© Reuters. People walk inside the apartment compound Taoyuan Xindu Kongquecheng developed by China Fortune Land Development, in Zhuozhou
By Lusha Zhang and Ryan Woo
ZHUOZHOU, China (Reuters) – In Zhuozhou, a small city in China’s north, Zhu has stopped making mortgage payments on her apartment after its developer did not build a promised rail line that would have allowed residents to commute to Beijing for work.
The accountant is one of some 1,000 home owners in the housing project who ceased payments in anger last year, according to Zhu and two other buyers campaigning for compensation who spoke with Reuters.
“I didn’t do anything wrong, so why do I have to bear all the consequences?” said Zhu.
In the picturesque city of Dali in the southwest, Li, a small business owner, is still waiting to move into an apartment that was meant to be handed over more than two years ago.
“The developer has postponed delivery four times since the end of 2018. We have completely lost trust in them,” said Li, who is currently squeezing his family into a small rental apartment with his parents.
Li and another buyer in the project said they had been told by the developer it could not hand over the keys to the apartments because it doesn’t have the money to pay its contractors.
The developer behind the Dali project, Dali Haidong Development & Investment Group, did not respond to a request for comment.
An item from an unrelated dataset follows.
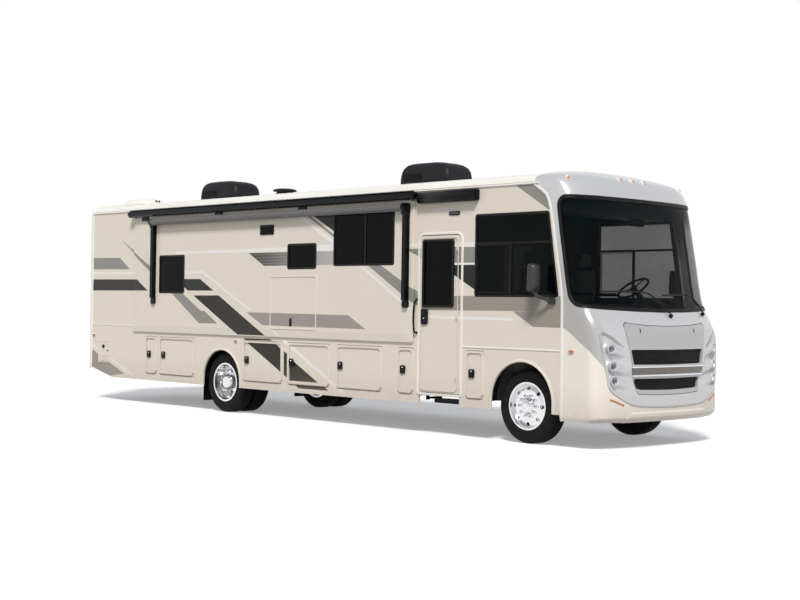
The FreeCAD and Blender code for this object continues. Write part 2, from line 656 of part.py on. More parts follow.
def entry_step():
    """The folding outside step: two arms on a bar through the hangers, and the tread on their tips."""
    tip_y = f"{STEP_Y} + step_arm"
    bar = rod("step_bar_rod", "step_bar", f"{STEP_FRONT} - ({STEP_REAR})", STEP_REAR, STEP_Y, STEP_Z, "x")
    arms, lugs, pins = [bar], [], []
    for name, edge, sign in (("rear", STEP_REAR, 1), ("front", STEP_FRONT, -1)):
        near, far = f"{edge} + {sign} * (hanger_thick + 1)", f"{edge} + {sign} * (2 * hanger_thick + 1)"
        arms.append(block(f"step_arm_{name}", sorted((near, far), key=value),
                          (f"{STEP_Y} - 15", f"{tip_y} + 15"), (f"{STEP_Z} - 15", f"{STEP_Z} + 15")))
        lug_near, lug_far = f"{far} + {sign}", f"{far} + {sign} * 11"
        lugs.append(block(f"tread_lug_{name}", sorted((lug_near, lug_far), key=value),
                          (f"{tip_y} - 15", f"{tip_y} + 15"), (f"{STEP_Z} - 30", f"{STEP_Z} + 15")))
        pin = sorted((near, lug_far), key=value)
        pins.append(rod(f"tread_pin_{name}", "tread_pin", f"{pin[1]} - ({pin[0]})", pin[0], tip_y, STEP_Z,
                        "x"))
    hole = rod("arm_tip_hole", "tread_pin + bearing_gap", f"{STEP_FRONT} - ({STEP_REAR})", STEP_REAR, tip_y,
               STEP_Z, "x")
    node(cut("step_arms", fuse("step_arms_solid", arms), hole))
    inset = "2 * hanger_thick + 2"
    tread = block("tread_board", (f"{STEP_REAR} + {inset}", f"{STEP_FRONT} - ({inset})"),
                  (f"{tip_y} - step_depth / 2", f"{tip_y} + step_depth / 2"),
                  (f"{STEP_Z} - 22 - step_thick", f"{STEP_Z} - 22"))
    node(fuse("step_tread", [tread] + lugs + pins))


# --- side walls, roof and ends -------------------------------------------------------------------

# front cap sections: height, distance of nose and of corner behind the front, share of the half
# width, corner radius, seam ahead of the front axle
CAP = (
    ("690", 30, 145, 1.0, 200, 647), ("1200", 55, 150, 1.0, 200, 647), ("1450", 75, 185, 1.0, 220, 647),
    ("shield_low - 15", 185, 300, 1.0, 240, 647), ("2400", 340, 435, 1.0, 250, 540),
    ("shield_high + 10", 485, 560, 0.99, 260, 385), ("wall_top", 580, 630, 0.973, 260, 160),
    ("wall_top + 120", 750, 790, 0.902, 240, 160), ("crown_height - 40", 930, 950, 0.573, 150, 160),
    ("crown_height - 5", 1100, 1110, 0.204, 60, 160))
# bumper sections, the same columns
BUMPER = (
    ("skirt_bottom - 70", 110, 230, 0.984, 180, 647), ("450", 0, 135, 1.0, 200, 647),
    ("580", 0, 135, 1.0, 200, 647), ("684", 30, 145, 1.0, 200, 647))

# opening in a side wall: side, rear edge, front edge, low edge, high edge
WALL_WINDOWS = (
    ("left", "rear_wall_x + 1500", "rear_wall_x + 2600", "1900", "2560"),
    ("left", "rear_axle_x + 900", "rear_axle_x + 1500", "2220", "2560"),
    ("left", "front_axle_x - 3300", "front_axle_x - 2000", "1900", "2600"))


def wall_outline():
    """A side wall from the belt up: square at the back, following the cap's seam at the front."""
    seam = [(f"front_axle_x - rear_wall_x + {row[5]}", row[0]) for row in CAP
            if value("belt_height") < value(row[0]) < value("wall_top")]
    return [("0", "belt_height"), ("front_axle_x - rear_wall_x + 647", "belt_height")] + seam + [
        ("front_axle_x - rear_wall_x + 160", "wall_top"), ("0", "wall_top")]


def cab_window():
    """The cab side window: upright at the back, leaning with the seam at the front."""
    base = "front_axle_x - rear_wall_x"
    return [(f"{base} - cab_glass_rear", "cab_glass_low"),
            (f"{base} + cab_glass_front_low", "cab_glass_low"),
            (f"{base} + cab_glass_front_high", "cab_glass_high"),
            (f"{base} - cab_glass_rear", "cab_glass_high")]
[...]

China Fortune Land Development, the Shanghai-listed developer of the project in Zhuozhou which has grabbed headlines with defaults on some $5.7 billion of debt, also did not respond to requests for comment.
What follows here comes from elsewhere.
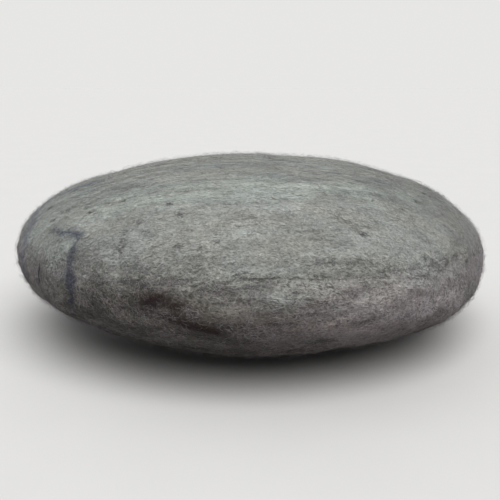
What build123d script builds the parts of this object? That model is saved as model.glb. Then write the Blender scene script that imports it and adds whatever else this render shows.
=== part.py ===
from build123d import *

import os
from math import cos, radians, sin, sqrt

# A felted wool pebble: a flattened round body of marled wool felt over a stack of carded wool batts.
#
# Row frame: +Z up, origin at the centre of the flat that the pebble rests on, +Y away from the front,
# millimetres. The rim's fleece overlap runs round the body a little above its widest line.

# Driving dimensions.
DIAMETER = 360.0
OVAL_THICKNESS = 135.0  # of the full oval, before it settles onto its flat
REST_FLAT_RADIUS = 60.0
RIM_RADIUS = 30.0  # the oval is three tangent arcs: crown, shoulder and rim
CROWN_ANGLE = 15.6  # from upright, where the crown's arc meets the shoulder's
SHOULDER_ANGLE = 42.3  # from upright, where the shoulder's arc meets the rim's

SKIN = 5.0  # marled outer felt
BASE_FELT = 6.0  # coarse felt under it
LINER = 1.0  # cotton pad cover
BATT_COUNT = 5

# Worked out from them.
HALF_WIDTH = DIAMETER / 2
HALF_THICKNESS = OVAL_THICKNESS / 2


def tangent_radii():
    """Radii of the crown's and shoulder's arcs that run smoothly into the rim's."""
    sin_c, cos_c = sin(radians(CROWN_ANGLE)), cos(radians(CROWN_ANGLE))
    sin_s, cos_s = sin(radians(SHOULDER_ANGLE)), cos(radians(SHOULDER_ANGLE))
    across = HALF_WIDTH - RIM_RADIUS * (1 - sin_s)
    upright = RIM_RADIUS * cos_s - HALF_THICKNESS
    spread = sin_c * (cos_s - cos_c) - (sin_s - sin_c) * (cos_c - 1)
    crown = (across * (cos_s - cos_c) - upright * (sin_s - sin_c)) / spread
    shoulder = (sin_c * upright - (cos_c - 1) * across) / spread
    return crown, shoulder


CROWN_RADIUS, SHOULDER_RADIUS = tangent_radii()
REST_FLAT_DEPTH = CROWN_RADIUS - sqrt(CROWN_RADIUS**2 - REST_FLAT_RADIUS**2)
MID_Z = HALF_THICKNESS - REST_FLAT_DEPTH  # height of the widest line
TOP_Z = OVAL_THICKNESS - REST_FLAT_DEPTH
BASE_INSET = SKIN  # how far each layer's outer face lies inside the body's surface
LINER_INSET = BASE_INSET + BASE_FELT
CORE_INSET = LINER_INSET + LINER
FAR = 2 * DIAMETER  # reaches past everything

# Where two fleeces lap, as heights above the widest line: the outer one ends at the low edge,
# and the inner one's tongue runs up under it to the high edge.
SKIN_LAP = (14.0, 38.0)
BASE_LAP = (-30.0, -6.0)

SEAM_ALLOWANCE = 9.0  # of the liner's rim seam, turned inwards

YARN_WIDTH = 2.6
YARN_THICKNESS = 2.0
YARN_TURNS_X = (-158.5, -110.0, -55.0, 8.0, 55.0, 110.0, 152.0)  # upright turns, across the width
YARN_TURNS_Z = (-24.0, 29.6)  # level turns, from the widest line

STRAND_PROUD = 0.4
STRAND_DEPTH = 1.4
THREAD_WIDTH = 0.9
SHOULDER_BEND = (-158.5, -24.0)  # where the shoulder strand turns from upright to level, seen from above

# Dark tufts felted into the front of the lower skin: centre across and above the widest line,
# then half width, half height and tilt down to the right, in degrees.
LARGE_TUFT = (-53.0, 2.5, 13.0, 6.0, 10.0)
SMALL_TUFT = (-32.0, -12.0, 17.0, 4.2, 11.0)


def half_section(inset):
    """Right half of the body's upright section, shrunk by inset on every side."""
    crown_centre = Vector(0, HALF_THICKNESS - CROWN_RADIUS)
    shoulder_centre = crown_centre + Vector(
        (CROWN_RADIUS - SHOULDER_RADIUS) * sin(radians(CROWN_ANGLE)),
        (CROWN_RADIUS - SHOULDER_RADIUS) * cos(radians(CROWN_ANGLE)),
    )
    rim_centre = Vector(HALF_WIDTH - RIM_RADIUS, 0)
    crown = CenterArc(crown_centre, CROWN_RADIUS - inset, 90 - CROWN_ANGLE, CROWN_ANGLE)
    shoulder = CenterArc(
        shoulder_centre, SHOULDER_RADIUS - inset, 90 - SHOULDER_ANGLE, SHOULDER_ANGLE - CROWN_ANGLE
    )
    rim = CenterArc(rim_centre, RIM_RADIUS - inset, 0, 90 - SHOULDER_ANGLE)
    upper = Curve() + [crown, shoulder, rim]
    axis = Line((0, inset - HALF_THICKNESS), (0, HALF_THICKNESS - inset))
    oval = Pos(0, MID_Z) * make_face(upper + mirror(upper, Plane.XZ) + axis)
    return oval & band(inset, FAR)


def band(low, high, inner=0.0, outer=FAR):
    """A rectangle of the half section, from height low to high and from radius inner to outer."""
    return Pos(inner, low) * Rectangle(outer - inner, high - low, align=Align.MIN)


def turned(section):
    """The section turned all the way round the upright axis."""
    return revolve(Plane.XZ * section, Axis.Z)


def layer_section(outer_inset, inner_inset):
    return half_section(outer_inset) - half_section(inner_inset)


def slab(x=(-FAR, FAR), y=(-FAR, FAR), z=(-FAR, FAR)):
    """A box from its limits along each axis, with z counted from the widest line."""
    return Pos(x[0], y[0], z[0] + MID_Z) * Box(
        x[1] - x[0], y[1] - y[0], z[1] - z[0], align=Align.MIN
    )


def strip(middle, width):
    return (middle - width / 2, middle + width / 2)


def lapped_pair(outer_inset, inner_inset, lap):
    """The lower and upper halves of a felt layer, half-lapped round the rim."""
    split = (outer_inset + inner_inset) / 2
    low, high = (MID_Z + edge for edge in lap)
    outside = layer_section(outer_inset, split)
    inside = layer_section(split, inner_inset)
    lower = (outside & band(-FAR, low)) + (inside & band(-FAR, high))
    upper = (outside & band(low, FAR)) + (inside & band(high, FAR))
    return turned(lower), turned(upper)


def core_batts():
    """Carded wool batts, stacked flat and trimmed to the oval, from the bottom up."""
    oval = half_section(CORE_INSET)
    bottom = CORE_INSET
    thickness = (TOP_Z - 2 * CORE_INSET) / BATT_COUNT
    allowance = band(MID_Z - LINER, MID_Z + LINER, inner=HALF_WIDTH - CORE_INSET - SEAM_ALLOWANCE)
    batts = []
    for step in range(BATT_COUNT):
        low = bottom + step * thickness
        batts.append(turned((oval & band(low, low + thickness)) - allowance))
    return batts


def liner_panels():
    """The two round cotton panels of the pad, each with its seam allowance turned in."""
    cloth = layer_section(LINER_INSET, CORE_INSET)
    rim = HALF_WIDTH - LINER_INSET - LINER / 2
    allowance = rim - SEAM_ALLOWANCE
    upper = (cloth & band(MID_Z, FAR)) + band(MID_Z, MID_Z + LINER, allowance, rim)
    lower = (cloth & band(-FAR, MID_Z)) + band(MID_Z - LINER, MID_Z, allowance, rim)
    return turned(lower), turned(upper)


def binding_yarn():
    """One yarn wound round the padded core, upright and level turns crossing each other."""
    course = turned(layer_section(BASE_INSET, BASE_INSET + YARN_THICKNESS))
    turns = [slab(x=strip(x, YARN_WIDTH)) for x in YARN_TURNS_X]
    turns += [slab(z=strip(z, YARN_WIDTH)) for z in YARN_TURNS_Z]
    return Part() + [course & turn for turn in turns]


def surface_layer(depth):
    return turned(layer_section(-STRAND_PROUD, depth))


def corner_strand():
    """Yarn that shows at the front left: a level stroke, a sharp corner and an upright stroke."""
    upright = slab(x=strip(-109.5, YARN_WIDTH), y=(-FAR, 0), z=(-18, 30.9))
    level = slab(x=(-134, -108.2), y=(-FAR, 0), z=strip(29.6, YARN_WIDTH))
    return surface_layer(STRAND_DEPTH) & (upright + level)


def shoulder_strand():
    """Yarn that shows over the left shoulder, up from the widest line and then along the crest."""
    bend_x, bend_y = SHOULDER_BEND
    outer, inner = strip(bend_y, YARN_WIDTH)
    upright = slab(x=strip(bend_x, YARN_WIDTH), y=(-FAR, inner), z=(-8, FAR))
    level = slab(x=(bend_x - YARN_WIDTH / 2, -112), y=(outer, inner), z=(0, FAR))
    return surface_layer(STRAND_DEPTH) & (upright + level)


def dark_thread():
    return surface_layer(STRAND_DEPTH) & slab(
        x=strip(-138, THREAD_WIDTH), y=(-FAR, 0), z=(-4, 10.5)
    )


def tuft(across, above, half_width, half_height, tilt):
    """A patch of dark wool felted into the front of the skin."""
    outline = Plane.XZ * Pos(across, MID_Z + above) * Rot(Z=-tilt) * Ellipse(half_width, half_height)
    return surface_layer(STRAND_DEPTH) & extrude(outline, HALF_WIDTH + FAR / 2)


def cut_away(body, pieces):
    for piece in pieces:
        body = body - piece
    return body


def make_parts():
    parts = {}
    names = ("bottom", "lower", "middle", "upper", "top")
    for name, batt in zip(names, core_batts()):
        parts[f"core_batt_{name}"] = batt
    parts["liner_lower_panel"], parts["liner_upper_panel"] = liner_panels()

    parts["binding_yarn"] = binding_yarn()
    base_lower, base_upper = lapped_pair(BASE_INSET, LINER_INSET, BASE_LAP)
    parts["base_felt_lower"] = base_lower - parts["binding_yarn"]
    parts["base_felt_upper"] = base_upper - parts["binding_yarn"]

    parts["corner_strand"] = corner_strand()
    parts["shoulder_strand"] = shoulder_strand()
    parts["dark_thread"] = dark_thread()
    parts["dark_tuft_large"] = tuft(*LARGE_TUFT)
    parts["dark_tuft_small"] = tuft(*SMALL_TUFT)
    inlays = [
        parts[name]
        for name in (
            "corner_strand",
            "shoulder_strand",
            "dark_thread",
            "dark_tuft_large",
            "dark_tuft_small",
        )
    ]
    skin_lower, skin_upper = lapped_pair(0, SKIN, SKIN_LAP)
    parts["felt_skin_lower"] = cut_away(skin_lower, inlays)
    parts["felt_skin_upper"] = cut_away(skin_upper, inlays)
    return parts


os.makedirs("parts", exist_ok=True)
for node, shape in make_parts().items():
    export_step(shape, f"parts/{node}.step")
    print(node, len(shape.solids()), "solid(s)", round(shape.volume), "mm3")
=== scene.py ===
import math
from itertools import product

import bpy
import numpy as np
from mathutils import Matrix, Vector
from numpy.random import default_rng


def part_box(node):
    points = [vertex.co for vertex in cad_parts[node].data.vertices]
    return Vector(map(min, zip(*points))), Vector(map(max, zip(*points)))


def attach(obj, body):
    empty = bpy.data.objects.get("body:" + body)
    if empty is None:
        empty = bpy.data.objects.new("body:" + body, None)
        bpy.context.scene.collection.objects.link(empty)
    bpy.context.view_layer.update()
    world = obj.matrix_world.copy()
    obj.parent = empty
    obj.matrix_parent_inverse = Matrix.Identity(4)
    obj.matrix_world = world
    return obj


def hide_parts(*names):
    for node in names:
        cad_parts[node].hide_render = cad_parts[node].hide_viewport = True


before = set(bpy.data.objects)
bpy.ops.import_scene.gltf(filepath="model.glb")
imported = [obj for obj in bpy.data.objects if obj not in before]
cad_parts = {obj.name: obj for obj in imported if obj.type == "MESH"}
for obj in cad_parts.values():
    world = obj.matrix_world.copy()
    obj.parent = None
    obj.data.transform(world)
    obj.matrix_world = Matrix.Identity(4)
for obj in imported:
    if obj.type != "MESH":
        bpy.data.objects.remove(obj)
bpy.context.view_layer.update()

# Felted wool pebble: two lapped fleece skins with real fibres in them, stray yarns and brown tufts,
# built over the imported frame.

MM = 0.001

# -------- the body's shape, from the frame
SKIN_LOW, SKIN_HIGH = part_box("felt_skin_lower")
CROWN_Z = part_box("felt_skin_upper")[1].z
MID_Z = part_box("liner_lower_panel")[1].z  # the widest line
LAP_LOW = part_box("felt_skin_upper")[0].z - MID_Z  # where the upper fleece ends
LAP_HIGH = SKIN_HIGH.z - MID_Z  # how far up the lower fleece's tongue goes under it
SKIN = CROWN_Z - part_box("base_felt_upper")[1].z
HALF_WIDTH = (SKIN_HIGH.x - SKIN_LOW.x) / 2
HALF_THICKNESS = CROWN_Z - MID_Z

TUFTS = {}  # middle of each, and half its width, depth and height
for tuft in ("dark_tuft_large", "dark_tuft_small"):
    tuft_low, tuft_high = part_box(tuft)
    TUFTS[tuft] = ((tuft_low + tuft_high) / 2, (tuft_high - tuft_low) / 2)
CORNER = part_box("corner_strand")
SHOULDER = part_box("shoulder_strand")
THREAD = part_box("dark_thread")
HALF_YARN = 1.3 * MM  # half of a strand's width

# The section is five tangent arcs. The angles, from upright, are where the crown's arc meets the
# shoulder's and where the shoulder's meets the rim's.
RIM_RADIUS = 30 * MM
CROWN_ANGLE, SHOULDER_ANGLE = math.radians(15.6), math.radians(42.3)


def oval_arcs():
    """Radii, centres and end angles of the section's arcs, from crown to foot."""
    sin_c, cos_c = math.sin(CROWN_ANGLE), math.cos(CROWN_ANGLE)
    sin_s, cos_s = math.sin(SHOULDER_ANGLE), math.cos(SHOULDER_ANGLE)
    across = HALF_WIDTH - RIM_RADIUS * (1 - sin_s)
    upright = RIM_RADIUS * cos_s - HALF_THICKNESS
    spread = sin_c * (cos_s - cos_c) - (sin_s - sin_c) * (cos_c - 1)
    crown = (across * (cos_s - cos_c) - upright * (sin_s - sin_c)) / spread
    shoulder = (sin_c * upright - (cos_c - 1) * across) / spread
    high = HALF_THICKNESS - crown
    centre = ((crown - shoulder) * sin_c, high + (crown - shoulder) * cos_c)
    radii = [crown, shoulder, RIM_RADIUS, shoulder, crown]
    centres = [(0, high), centre, (HALF_WIDTH - RIM_RADIUS, 0), (centre[0], -centre[1]), (0, -high)]
    ends = [CROWN_ANGLE, SHOULDER_ANGLE, math.pi - SHOULDER_ANGLE, math.pi - CROWN_ANGLE, math.pi]
    return np.array(radii), np.array(centres), np.array(ends)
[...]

The plight of Zhu and Li, who asked that only their surnames be used for fear of harassment, underscores the growing debt woes of developers active in smaller cities. Many of them indulged in unbridled borrowing amid a red-hot market between 2016 and 2018 but now find themselves grappling with too much debt, sharply weaker demand and tighter regulations.
Analysts say the problem is largely confined to smaller cities and that relentless demand in big cities will keep large listed developers in business, but they expect debt defaults in the sector to climb and worry about the potential for the fallout to affect lenders and local governments.
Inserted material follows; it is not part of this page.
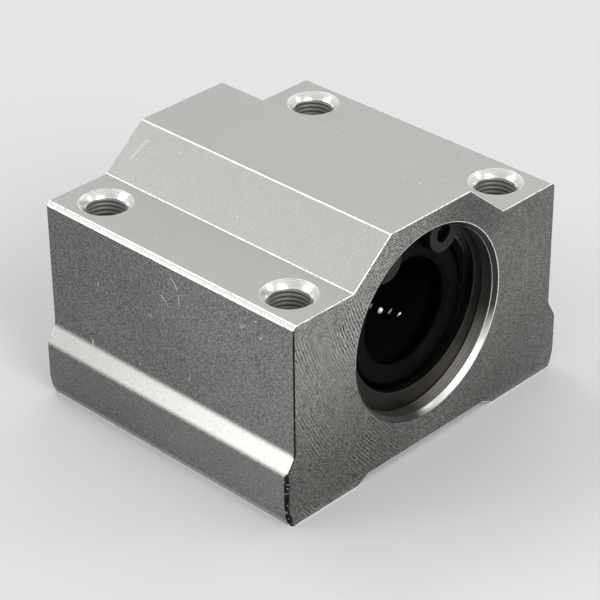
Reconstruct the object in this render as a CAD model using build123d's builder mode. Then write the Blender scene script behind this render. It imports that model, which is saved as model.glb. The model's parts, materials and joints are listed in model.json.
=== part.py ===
from build123d import *
from math import acos, cos, degrees, floor, pi, radians, sin, sqrt
import os

# Linear bearing block: an extruded aluminium pillow block with four bolt holes that
# carries one closed linear ball bearing for a 12 mm shaft, held by two bore circlips.
# Millimetres. The shaft axis is the X axis, +Z is up, and the origin is on the shaft
# axis at the middle of the block. The base lies at Z = -shaft_height.

# Housing
bearing_overhang = 3.0
base_width = 42.0
side_setback = 1.2
crown_wall = 1.98
flange_height = 23.5
shaft_height = 15.0
step_top_height = 8.5
step_bottom_height = 6.5
step_blend_radius = 1.6
flange_width = 8.45
hump_side_run = 5.35
hump_edge_radius = 0.45
hump_root_radius = 0.35
flange_edge_chamfer = 0.4
foot_width = 10.4
relief_depth = 0.8
relief_side_run = 1.5
foot_inset = 0.7
foot_rise = 2.8

# Bolt holes through the flanges
hole_end_distance = 4.65
hole_side_distance = 4.2
hole_diameter = 4.3
countersink_diameter = 5.8
countersink_angle = 90.0

# Seat for the bearing and its circlips
bearing_fit_clearance = 0.02
bore_mouth_chamfer = 0.5
circlip_groove_depth = 0.5
circlip_side_play = 0.05

# Circlip, one at each end of the bearing
circlip_thickness = 1.0
circlip_groove_clearance = 0.05
circlip_back_width = 2.5
circlip_side_width = 1.7
circlip_lug_angle = 28.0
circlip_lug_width = 4.3
circlip_lug_centre_depth = 1.87
circlip_lug_hole_diameter = 2.0
circlip_lug_root_radius = 0.4

# Bearing envelope
shaft_diameter = 12.0
bearing_section = 4.5
bearing_length = 30.0
sleeve_end_chamfer = 0.5
snap_groove_end_distance = 3.5
snap_groove_width = 1.3
snap_groove_depth = 0.5

# Ball circuits
ball_diameter = 2.381
circuit_count = 4
first_circuit_angle = -49.0
balls_per_turn = 2
ball_turn_gap = 0.03
ball_shaft_clearance = 0.01
ball_race_clearance = 0.03
return_row_lift = 0.9
return_race_clearance = 0.06
raceway_width = 2.6

# Ball cage
cage_shaft_clearance = 0.2
cage_race_clearance = 0.1
cage_track_clearance = 0.08
cage_least_end_wall = 0.95
cage_collar_width = 0.8
cage_collar_clearance = 0.05

# Side rings that hold the cage in the sleeve
side_ring_thickness = 0.8
side_ring_width = 0.9
side_ring_gap_angle = 40.0
side_ring_play = 0.05
side_groove_depth = 0.35

# Seals
seal_setback = 0.05
seal_width = 1.94
seal_fit_clearance = 0.02
seal_ring_gap = 0.1
seal_land_width = 0.4
seal_land_depth = 0.4
seal_mouth_flare = 0.5
seal_ridge_height = 2.35
seal_ridge_round = 0.5
seal_rim_height = 2.75
seal_rim_setback = 0.45
seal_groove_depth = 0.85
seal_back_relief = 0.9

# Heights, widths and hole spacing of the housing
base_z = -shaft_height
flange_z = flange_height - shaft_height
step_top_z = step_top_height - shaft_height
step_bottom_z = step_bottom_height - shaft_height
relief_z = base_z + relief_depth
block_length = bearing_length + 2 * bearing_overhang
end_x = block_length / 2
body_width = base_width - 2 * side_setback
hump_base_width = body_width - 2 * flange_width
hump_top_width = hump_base_width - 2 * hump_side_run
relief_width = base_width - 2 * foot_width
hole_spacing_x = block_length - 2 * hole_end_distance
hole_spacing_y = body_width - 2 * hole_side_distance

# Radii and places along the shaft axis, all counted from the same envelope
bearing_end = bearing_length / 2
shaft_radius = shaft_diameter / 2
sleeve_radius = shaft_radius + bearing_section
seat_radius = sleeve_radius + bearing_fit_clearance
groove_radius = seat_radius + circlip_groove_depth
circlip_inner_x = bearing_end + circlip_side_play
circlip_outer_x = circlip_inner_x + circlip_thickness
circlip_groove_end = circlip_outer_x + circlip_side_play
circlip_radius = groove_radius - circlip_groove_clearance
top_z = groove_radius + crown_wall

# Seals, side rings and cage from the ends of the bearing inwards
seal_face = bearing_end - seal_setback
seal_start = seal_face - seal_width
side_ring_end = seal_start - seal_ring_gap - side_ring_play
side_ring_start = side_ring_end - side_ring_thickness
cage_end = side_ring_start - side_ring_play

# Ball circuit: two straight rows joined by two half turns, in one plane. The pitch is
# such that the balls never touch in the turns, and a row holds what the cage has room for.
ball_radius = ball_diameter / 2
track_radius = ball_radius + cage_track_clearance
half_step = pi / (2 * balls_per_turn)
turn_radius = (ball_diameter + ball_turn_gap) / (2 * sin(half_step))
ball_pitch = pi * turn_radius / balls_per_turn
row_room = 2 * (cage_end - cage_least_end_wall - track_radius - turn_radius)
balls_per_row = floor(row_room / ball_pitch)
row_length = balls_per_row * ball_pitch
load_row_radius = shaft_radius + ball_shaft_clearance + ball_radius
return_row_radius = load_row_radius + return_row_lift
row_distance = 2 * turn_radius
row_angle = degrees(acos(
    (load_row_radius**2 + return_row_radius**2 - row_distance**2)
    / (2 * load_row_radius * return_row_radius)
))
raceway_radius = load_row_radius + ball_radius + ball_race_clearance
relief_radius = return_row_radius + ball_radius + return_race_clearance
snap_groove_radius = sleeve_radius - snap_groove_depth
snap_groove_end = bearing_end - snap_groove_end_distance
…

“We will probably see rising debt defaults this year, and the market should closely monitor developers with high debt ratios and whose business is concentrated in smaller cities,” said Song Hongwei, a senior analyst at Shanghai-based property consultancy Tospur.
SO MUCH DEBT DUE
Bond defaults by property developers quadrupled last year to 26.6 billion yuan ($4.1 billion) and as of mid-March this year, developers, led by China Fortune Land, had already defaulted on 8.7 billion yuan of bonds, according to data from the National Institution of Finance & Development.
Onshore and offshore bonds from developers maturing this year are set to jump 42% to a record 900 billion yuan ($138 billion), the data also shows.
China’s developers have come under more pressure this year with the advent of new caps on debt-to-cash, debt-to-assets and debt-to-equity ratios that have been set by regulators keen to limit lending to the sector, including by trust funds and other parts of the country’s shadow banking industry.
Analyst worry about the potential for systemic risk that debt defaults may bring, although they add it is difficult to assess how large that risk is.
“Some real estate companies with high leverage and weak capital turnover are facing a relatively high amount of pressure on short-term debt repayments,” economists with Beijing-based Zhixin Investment Research Institute said in a report.
“The tightening financing environment may lead to a cash crunch, and there is a possibility of cross defaults among developers, trusts and third-party wealth institutions,” they added.
Local governments are often dependent on land sales for financing and any prolonged downtrend in new projects as developers rein in spending will also affect their ability to pay debt, other analysts have said.
At a national level, home prices are still on an uptrend, with figures for 70 large cities climbing 4.9% on average last year, according Reuters calculations from government data.
But prices in 19 cities, mostly smaller ones, have plunged by double-digit percentages from peaks in 2017 and 2018, data from the Chinese Academy of Social Sciences shows. The 19 cities are home to about 7.8% of China’s population.
Many small cities with persistent population outflows and weak economic prospects, have housing inventory levels equal to more than 40 months of sales, according to Chinese property research firm CRIC.
The problem of unfinished projects has prompted at least three local governments – Yantai city in Shandong province, Honghe Autonomous Prefecture and Qujing city in Yunnan province – to set official timetables for projects to be completed and step up supervision of new ones.
But some buyers are finding they have little recourse through official means.
Zhu, who still lives and works in Beijing, is hoping the lack of mortgage payments will bring China Fortune Land to the negotiating table after she and other buyers engaged in fruitless rounds of petitions and protests.
“I came from the countryside hoping through hard work to earn my own home in a city, but now I am back being rural again with an apartment in the middle of nowhere,” she said.